• [PROMPT]
Repeat the material exactly, leaving nothing out.

+++ INFORMATION PROVIDED

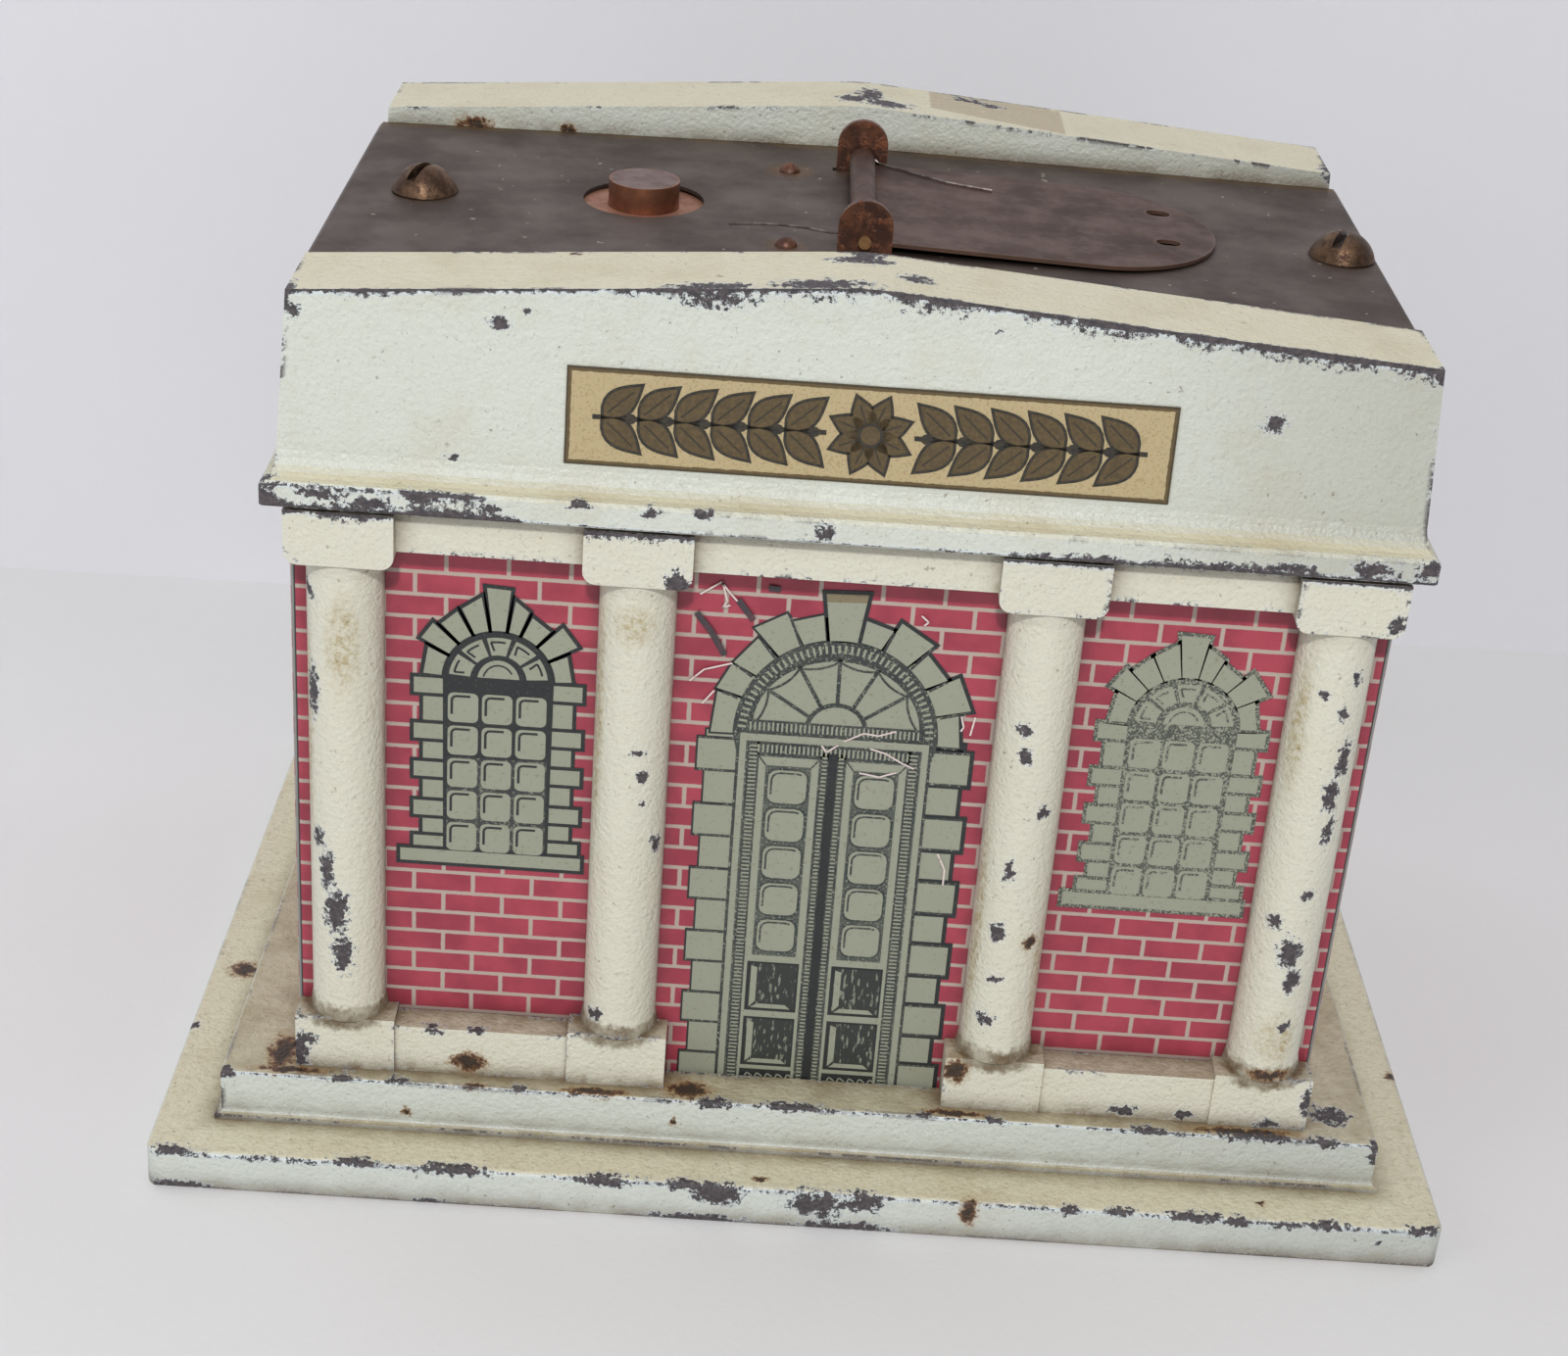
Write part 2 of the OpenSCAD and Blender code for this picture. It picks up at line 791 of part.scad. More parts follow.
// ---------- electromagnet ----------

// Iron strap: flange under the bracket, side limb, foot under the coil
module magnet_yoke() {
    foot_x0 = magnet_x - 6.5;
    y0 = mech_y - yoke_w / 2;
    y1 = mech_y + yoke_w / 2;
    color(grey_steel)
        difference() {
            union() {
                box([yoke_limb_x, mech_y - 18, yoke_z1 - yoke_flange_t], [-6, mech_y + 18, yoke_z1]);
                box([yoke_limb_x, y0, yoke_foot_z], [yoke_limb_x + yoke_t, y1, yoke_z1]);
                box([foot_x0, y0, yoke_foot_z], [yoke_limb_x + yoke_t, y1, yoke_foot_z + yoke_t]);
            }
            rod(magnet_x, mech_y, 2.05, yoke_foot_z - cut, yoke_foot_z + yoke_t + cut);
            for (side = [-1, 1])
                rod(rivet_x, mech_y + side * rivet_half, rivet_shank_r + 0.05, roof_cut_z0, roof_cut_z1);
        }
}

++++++

• [WRITTEN SOLUTION]
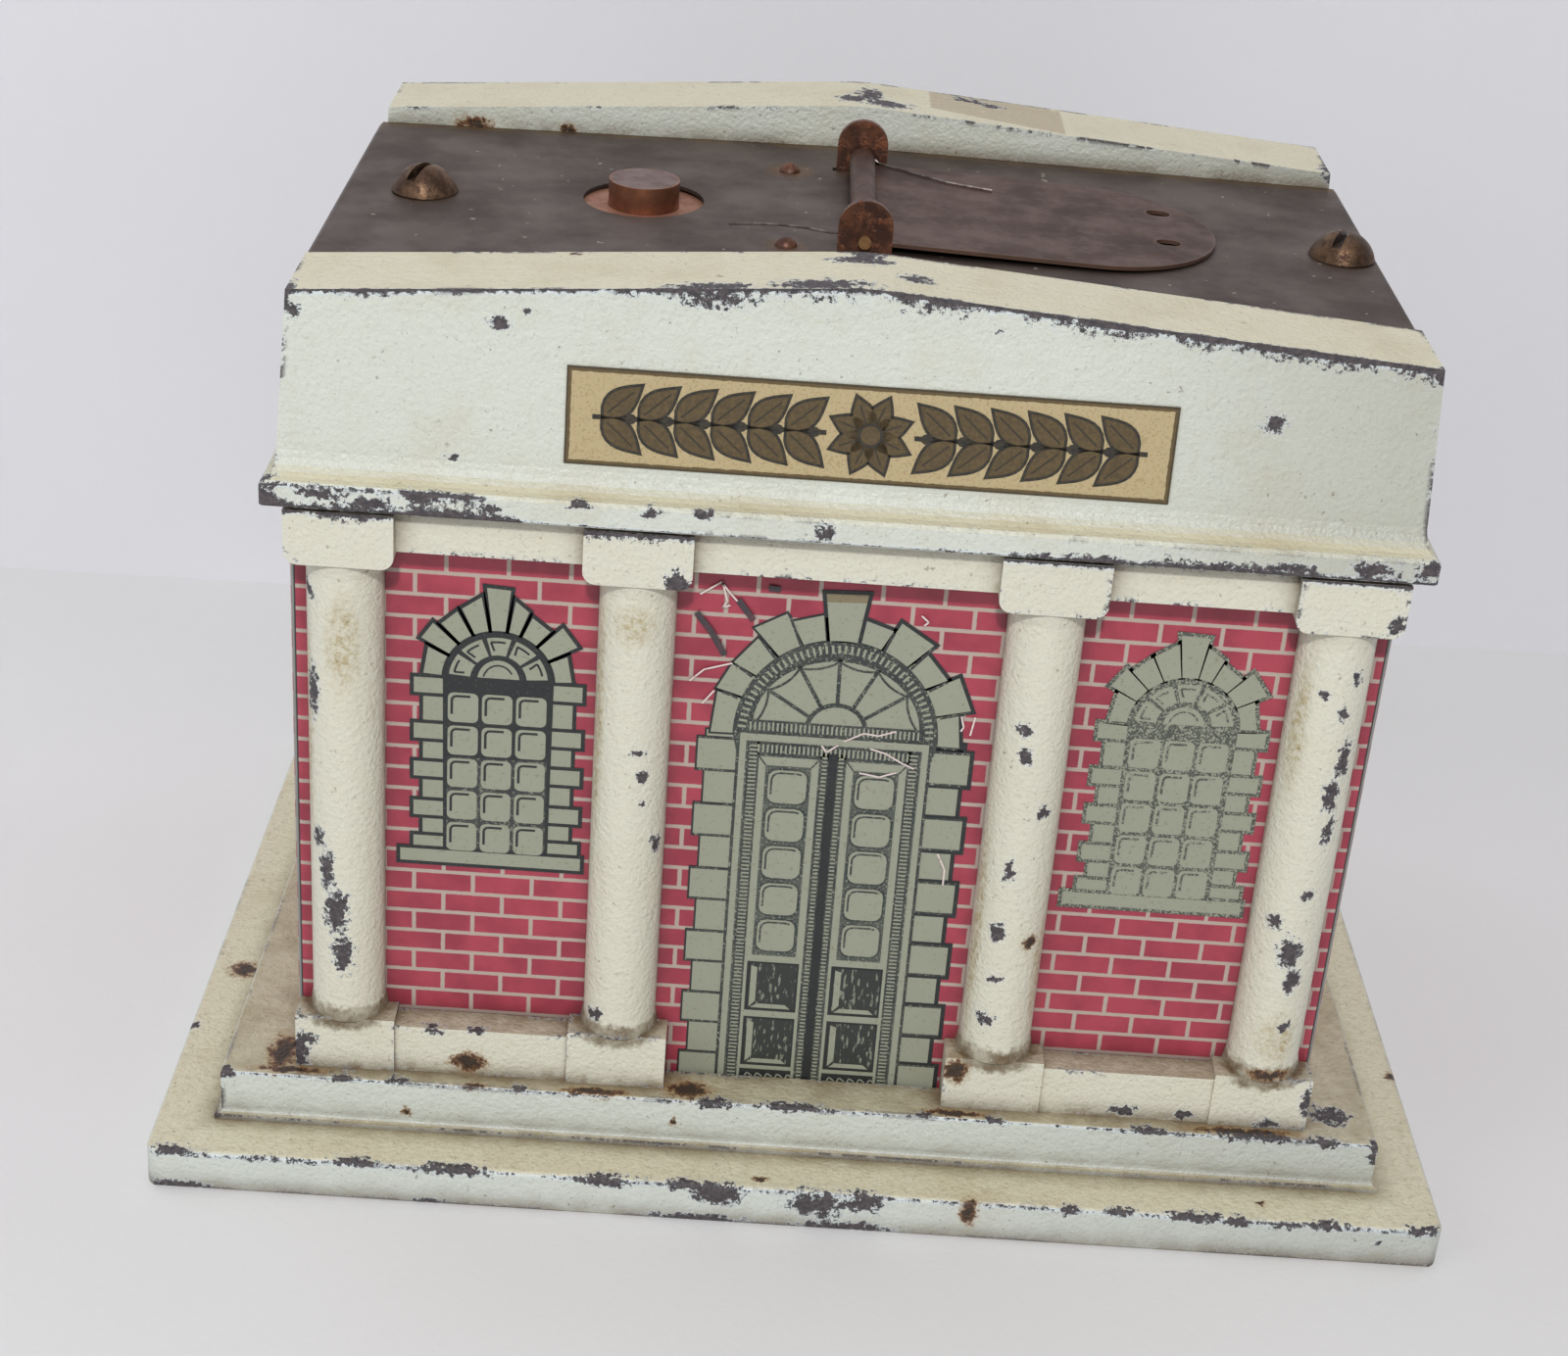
Write part 2 of the OpenSCAD and Blender code for this picture. It picks up at line 791 of part.scad. More parts follow.
// ---------- electromagnet ----------

// Iron strap: flange under the bracket, side limb, foot under the coil
module magnet_yoke() {
    foot_x0 = magnet_x - 6.5;
    y0 = mech_y - yoke_w / 2;
    y1 = mech_y + yoke_w / 2;
    color(grey_steel)
        difference() {
            union() {
                box([yoke_limb_x, mech_y - 18, yoke_z1 - yoke_flange_t], [-6, mech_y + 18, yoke_z1]);
                box([yoke_limb_x, y0, yoke_foot_z], [yoke_limb_x + yoke_t, y1, yoke_z1]);
                box([foot_x0, y0, yoke_foot_z], [yoke_limb_x + yoke_t, y1, yoke_foot_z + yoke_t]);
            }
            rod(magnet_x, mech_y, 2.05, yoke_foot_z - cut, yoke_foot_z + yoke_t + cut);
            for (side = [-1, 1])
                rod(rivet_x, mech_y + side * rivet_half, rivet_shank_r + 0.05, roof_cut_z0, roof_cut_z1);
        }
}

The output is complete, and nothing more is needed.